Crude oil at $100 functions simultaneously as a tailwind for energy sector earnings and a headwind for industrials, transport, chemicals, and consumer discretionary valuations. The net effect on aggregate earnings depends heavily on duration. A brief spike that resolves diplomatically carries manageable consequences. A prolonged conflict with sustained supply disruption begins to impair the growth outlook for the broader economy.
Trump's diplomatic signal trimmed Wednesday's gains, demonstrating that markets remain alert to resolution pathways. But trimming gains is not the same as eliminating risk. Until the Strait of Hormuz is unambiguously reopened and Iranian export infrastructure remains intact, the structural supply risk justifying elevated crude prices has not been resolved. It has merely been placed under conditional diplomatic review.
Outlook: Probability Ranges and Structural Uncertainty
Energy markets are currently pricing a scenario in which supply disruption persists through the near term, offset partially by diplomatic uncertainty and the possibility of demand-side correction at elevated price levels. The range of outcomes remains wide.
A negotiated resolution that reopens Hormuz would likely trigger a rapid and meaningful correction in crude prices, reversing a portion of the March premium.

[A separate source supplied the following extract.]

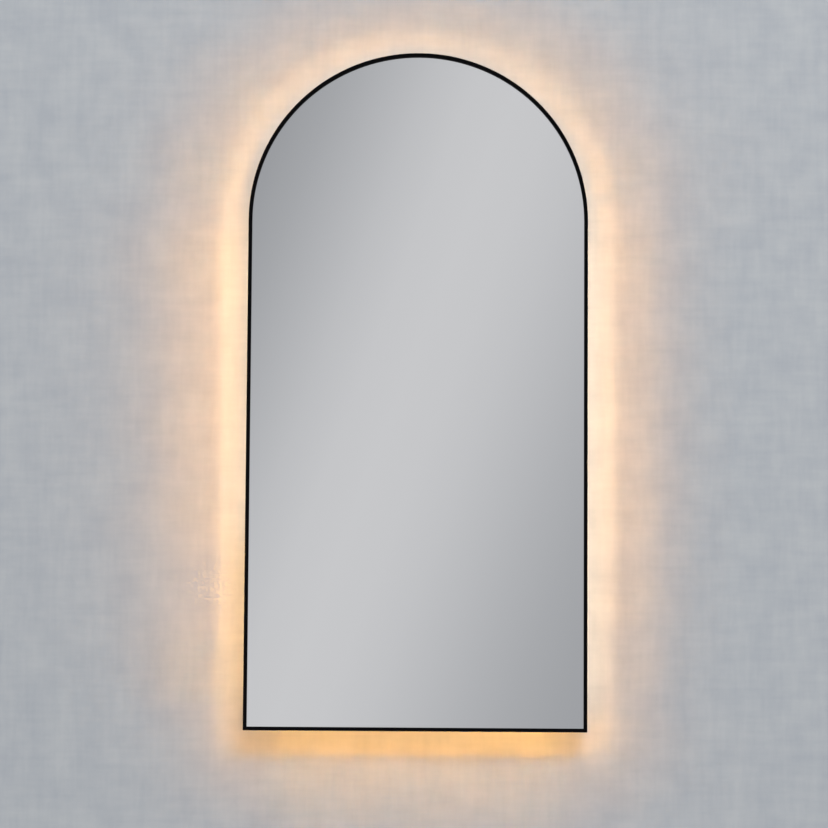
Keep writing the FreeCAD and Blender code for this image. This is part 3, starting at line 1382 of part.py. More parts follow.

A breakdown of diplomacy accompanied by strikes on Kharg Island would push the supply shock into structurally different territory, with price implications extending well beyond current levels.
For institutional investors and macro strategists, the prudent posture is one of heightened scenario discipline rather than directional conviction. The geopolitical variables remain too fluid, the military disposition too uncertain, and the diplomatic signalling too inconsistent to anchor a high-confidence price forecast. What can be stated with analytical confidence is that the Strait of Hormuz, once taken as a reliable given in global oil supply architecture, is now an active and consequential risk variable. Markets are pricing that reality accordingly.